Honduras in Dangerous Times

Resistance and Resilience

By (author) James J. Phillips

Not available to order

Publication date:

16 October 2015

Length of book:

290 pages

Publisher

Lexington Books

ISBN-13: 9780739183564

Honduras in Dangerous Times: Resistance and Resilience explores how the people of Honduras use cultural resources to resist and to change the conditions of their society, to critique those conditions, and to create the pieces of a better future in the midst of a dangerous present. The book explores ideas and practices which support systems of dominance and submission in Honduras and the ways in which people have slowly developed a broad culture of resistance and resilience. This culture includes struggling for land and environmental preservation against extractive industries, promoting natural local food and sustainable technology to replace foreign agribusiness, bringing a corrupt legal and political system to account by invoking concepts of human rights and laws routinely ignored, bending institutional religion to issues of social justice, and expressing protest and visions of a better society through popular culture.
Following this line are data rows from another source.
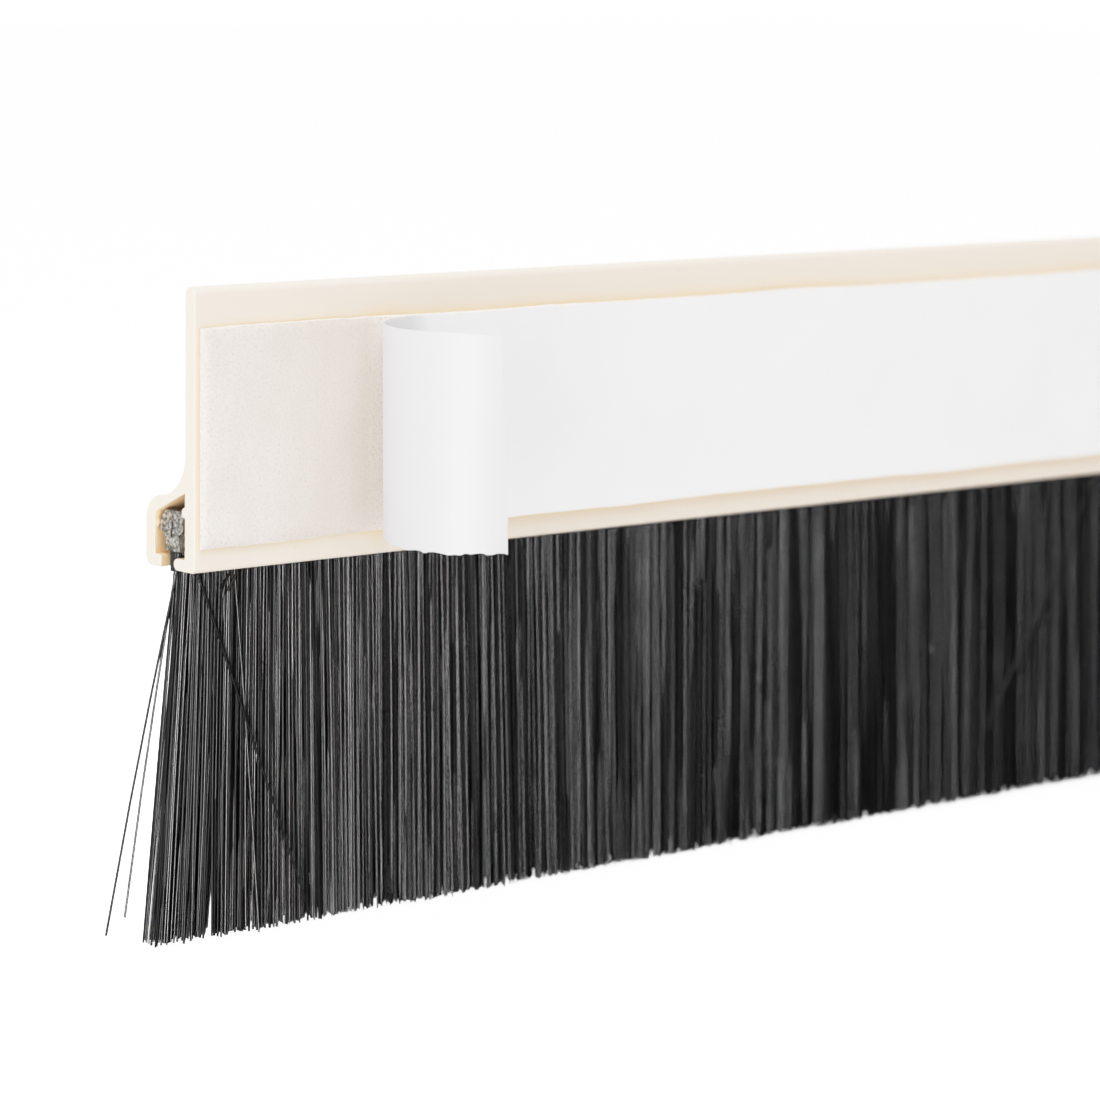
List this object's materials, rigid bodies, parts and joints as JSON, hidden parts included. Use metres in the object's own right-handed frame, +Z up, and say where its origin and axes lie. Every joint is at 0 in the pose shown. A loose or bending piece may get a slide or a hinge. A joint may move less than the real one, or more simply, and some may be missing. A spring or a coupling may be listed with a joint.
{
  "type": "brush door sweep",
  "caption": "Stick-on brush door sweep: flat plastic carrier with foam mounting tape and a part-peeled liner, and a hook gripping a strip brush of dark bristles.",
  "frame": {"origin": "on the plane where the tape meets the door, at the middle of the bare tape at the -X end of the strip", "axes": "+X along the strip, -Y out of the tape towards the door, +Z up, away from the floor"},
  "size_m": [0.762, 0.0255, 0.0606],
  "materials": {
    "carrier": "semi-gloss extruded plastic, cream",
    "adhesive": "tacky, fine-pored coat",
    "foam": "open-celled white foam",
    "liner": "smooth silicone-coated white liner",
    "channel": "galvanised sheet, mottled, sheared at the ends",
    "wire": "drawn wire",
    "bristles": "black nylon filaments with a satin sheen"
  },
  "bodies": {
    "carrier": {"carrier_profile": "carrier", "tape_adhesive_back": "adhesive", "tape_foam_core": "foam", "tape_adhesive_front": "adhesive"},
    "brush": {"brush_channel": "channel", "core_wire": "wire", "bristle_pack": "bristles"},
    "bristles": {"bristle_curtain": "bristles"},
    "liner": {"release_liner": "liner"},
    "flap": {"liner_flap": "liner"}
  },
  "joints": [
    {"name": "brush_slide", "type": "slide", "parent": "carrier", "child": "brush", "axis": [1, 0, 0], "range_m": [0, 0.762]},
    {"name": "bristle_flex", "type": "hinge", "parent": "brush", "child": "bristles", "pos_m": [0, 0.00487, -0.0135], "axis": [1, 0, 0], "range_deg": [-40, 40], "stiffness_Nm_per_rad": 0.15},
    {"name": "liner_lift", "type": "slide", "parent": "carrier", "child": "liner", "axis": [0, -1, 0], "range_m": [0, 0.03]},
    {"name": "liner_bend", "type": "hinge", "parent": "liner", "child": "flap", "pos_m": [0.0168, -0.00005, 0], "axis": [0, 0, 1], "range_deg": [0, 60], "stiffness_Nm_per_rad": 0.001}
  ]
}
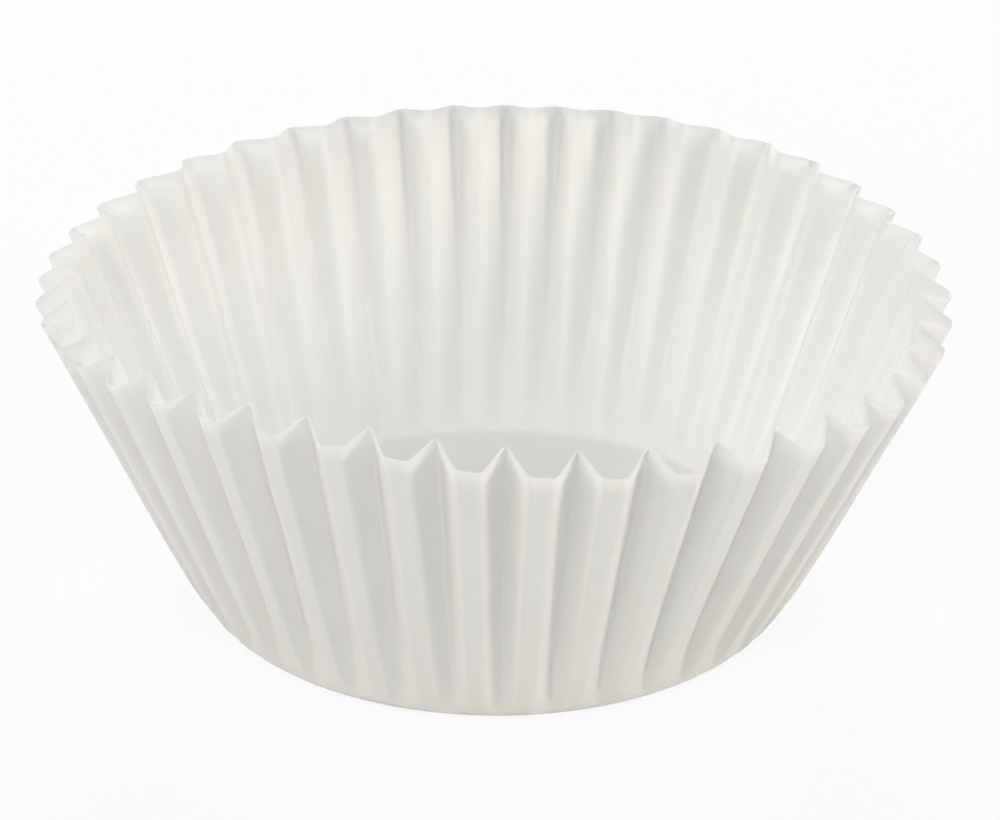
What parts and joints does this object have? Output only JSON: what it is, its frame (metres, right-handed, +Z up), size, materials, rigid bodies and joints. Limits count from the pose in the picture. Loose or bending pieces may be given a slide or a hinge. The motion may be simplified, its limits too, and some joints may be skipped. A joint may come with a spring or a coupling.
{
  "type": "fluted baking cup",
  "caption": "Round white paper baking cup with a flat base and a thin fluted wall that leans outwards to an open rim.",
  "frame": {"origin": "centre of the underside of the flat base", "axes": "+Z up out of the open rim; -Y is the front, the side that the picture's camera looks at; +X is to its right"},
  "size_m": [0.0746, 0.0712, 0.0294],
  "materials": {
    "paper": "matte"
  },
  "bodies": {
    "root": {"baking_cup": "paper"}
  },
  "joints": []
}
The book highlights the special contribution of the country’s indigenous peoples in resistance; it also discusses the powerful role of the United States in shaping Honduran economic, political, and military life, and what people-to-people solidarity with Hondurans means for citizens of the United States. The book concludes by presenting Honduran popular resistance in a context of late neoliberalism in Honduras and in relation to other Latin American social movements. Honduras in Dangerous Times shows that Hondurans resist in the face of violence and oppression not only because they are resilient, but also that they are resilient because they resist. Resistance keeps hope alive and change possible.
Honduras did not receive much media attention until a 2009 military coup removed Manuel Zelaya’s elected government from power. Since then, the Central American country has been firmly at the forefront of Latin American activist and academic attention. Strong and well-organized popular resistance to the coup altered how many outside observers thought about the country. The resilience of this resistance, however, came as no surprise to anthropologist Phillips, who has accompanied social movements in that country for more than 40 years. In this important and compelling book, Phillips documents a range of Indigenous, religious, cultural, legal, and political forms of resistance to long-standing patterns of exploitation and domination. A final chapter examines US governmental intervention in Honduras, and international people-to-people solidarity movements that counter political and economic interference in the country’s internal affairs. . . .Summing Up: Recommended. All levels/libraries.